● **Material provided**

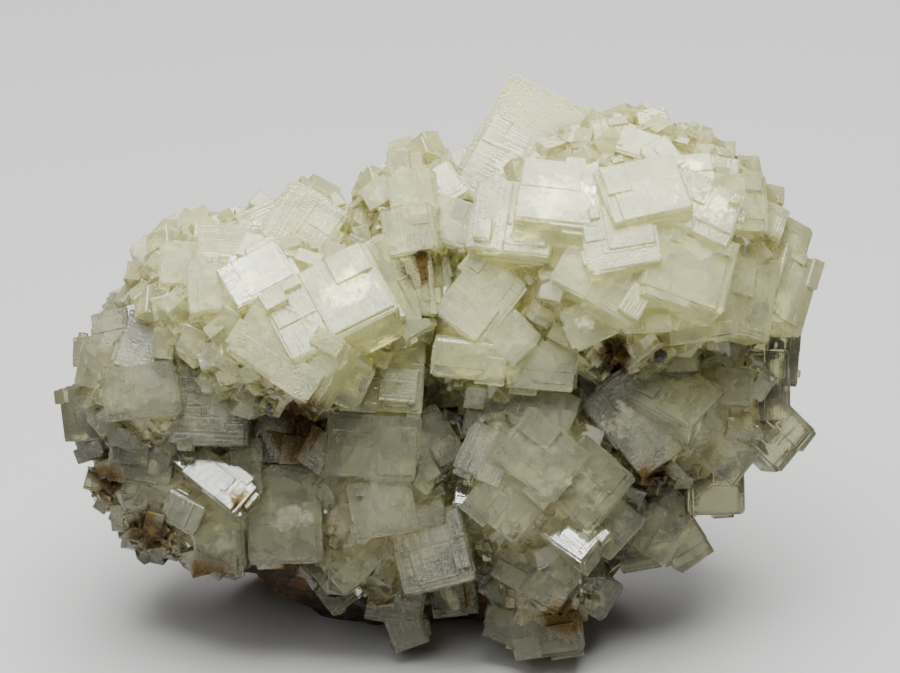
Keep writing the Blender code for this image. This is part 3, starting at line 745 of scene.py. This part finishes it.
def grow_group(name, mounds, crystals, crowded_by, druse, finish, dice):
    """One group as a closed mesh, cut back from the groups that stand before it."""
    meshes = [ball_mesh("mound", mound, **MOUND_LUMPS) for mound in mounds]
    for crystal in crystals:
        meshes += blocks_of(crystal, dice)
    rough, home = joined(name, meshes)
    for taken in crowded_by:
        boolean(rough, "DIFFERENCE", taken)
    tree, shapes = druse
    add_druse(rough, tree, shapes, finish, seed=len(name) + len(crystals))
    piece = frozen(rough, name.replace("_crystals", "_cluster"), home)
    keep_largest(piece.data)
    mark_hollow_shade_and_rust(piece.data, mounds)
    mark_milk_and_shade(piece.data)
    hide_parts(name)
    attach(piece, "root")
    return piece


def taken_space(name, mounds, crystals):
    """What a group takes up, a cleft larger than it is."""
    meshes = [ball_mesh("mound", mound, CLEFT) for mound in mounds]
    room = Vector((2, 2, 2)) * CLEFT
    for crystal in crystals:
        mesh = block_mesh("room", crystal.size + room, Vector((0, 0, 0)), Matrix.Identity(3), 0)
        mesh.transform(place_of(crystal))
        meshes.append(mesh)
    return gathered(name + "_taken", meshes)


def keep_largest(mesh):
    """Removes every loose island of the mesh but the largest."""
    shape = bmesh.new()
    shape.from_mesh(mesh)
    todo, islands = set(shape.faces), []
    while todo:
        island, front = set(), [todo.pop()]
        while front:
            face = front.pop()
            island.add(face)
            for edge in face.edges:
                for neighbour in edge.link_faces:
                    if neighbour in todo:
                        todo.remove(neighbour)
                        front.append(neighbour)
        islands.append(island)
    islands.sort(key=lambda island: sum(face.calc_area() for face in island))
    spare = [face for island in islands[:-1] for face in island]
    bmesh.ops.delete(shape, geom=spare, context="FACES")
    bmesh.ops.triangulate(shape, faces=shape.faces, ngon_method="BEAUTY")
    shape.to_mesh(mesh)
    shape.free()


def corners_of(mesh):
    """The mesh's vertices as rows of x, y and z."""
    places = np.empty(len(mesh.vertices) * 3, dtype=np.float32)
    mesh.vertices.foreach_get("co", places)
    return places.reshape(-1, 3).astype(float)


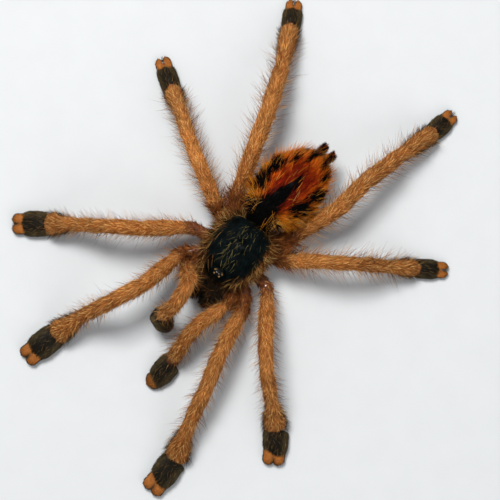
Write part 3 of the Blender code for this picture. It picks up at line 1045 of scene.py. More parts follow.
def fur_grain(tree, fineness):
    """Short flat fur as fine streaks along the lie of the coat: a height and a shade."""

    def fill(group, given):
        lie = put(group, "VectorMath", {0: given["Lie"], 1: (1.0, 0.16, 1.0)},
                  operation="MULTIPLY")
        fine = put(group, "TexNoise", {"Vector": lie, "Scale": given["Fineness"], "Detail": 3.0})
        broad = put(group, "TexNoise", {"Vector": given["Lie"], "Scale": 1.3})
        shade = put(group, "Math", {0: fine, 1: 0.6, 2: broad}, operation="MULTIPLY_ADD")
        return {"Height": fine, "Shade": shade}

    inputs = {"Lie": ("Vector", (0, 0, 0)), "Fineness": ("Float", 9.0)}
    node = place_group(tree, "fur grain", inputs, {"Height": "Float", "Shade": "Float"}, fill)
    feed(tree, node, {"Lie": attribute(tree, "grain", "Vector"), "Fineness": fineness})
    return node.outputs


def strand_colour(tree, clumps):
    """A strand's own colour, varied in small clumps over the body."""

    def fill(group, given):
        noise = object_noise(group, Scale=given["Clumps"])
        tinted = scaled(group, given["Colour"], ranged(group, noise, 0.72, 1.28))
        return {"Colour": tinted, "Roughness": ranged(group, noise, 0.45, 0.65)}

    inputs = {"Colour": ("Color", (1, 1, 1, 1)), "Clumps": ("Float", 900.0)}
    outputs = {"Colour": "Color", "Roughness": "Float"}
    node = place_group(tree, "strand colour", inputs, outputs, fill)
    feed(tree, node, {"Colour": attribute(tree, "coat", "Color"), "Clumps": clumps})
    return node.outputs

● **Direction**
Quote the records above from their first line through the line containing "return piece", both ends included.

● **Answer to this problem**
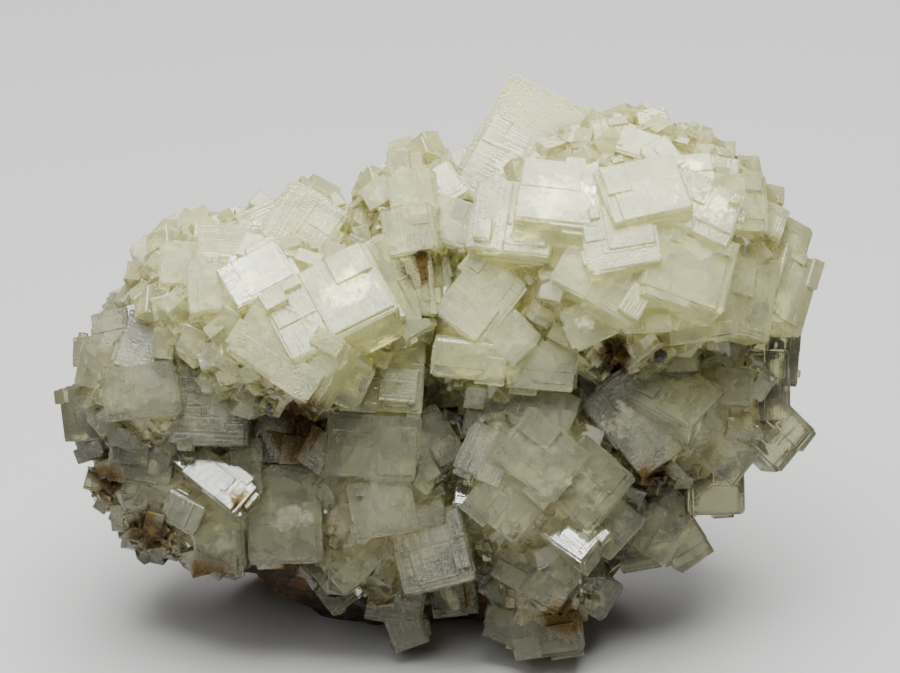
Keep writing the Blender code for this image. This is part 3, starting at line 745 of scene.py. This part finishes it.
def grow_group(name, mounds, crystals, crowded_by, druse, finish, dice):
    """One group as a closed mesh, cut back from the groups that stand before it."""
    meshes = [ball_mesh("mound", mound, **MOUND_LUMPS) for mound in mounds]
    for crystal in crystals:
        meshes += blocks_of(crystal, dice)
    rough, home = joined(name, meshes)
    for taken in crowded_by:
        boolean(rough, "DIFFERENCE", taken)
    tree, shapes = druse
    add_druse(rough, tree, shapes, finish, seed=len(name) + len(crystals))
    piece = frozen(rough, name.replace("_crystals", "_cluster"), home)
    keep_largest(piece.data)
    mark_hollow_shade_and_rust(piece.data, mounds)
    mark_milk_and_shade(piece.data)
    hide_parts(name)
    attach(piece, "root")
    return piece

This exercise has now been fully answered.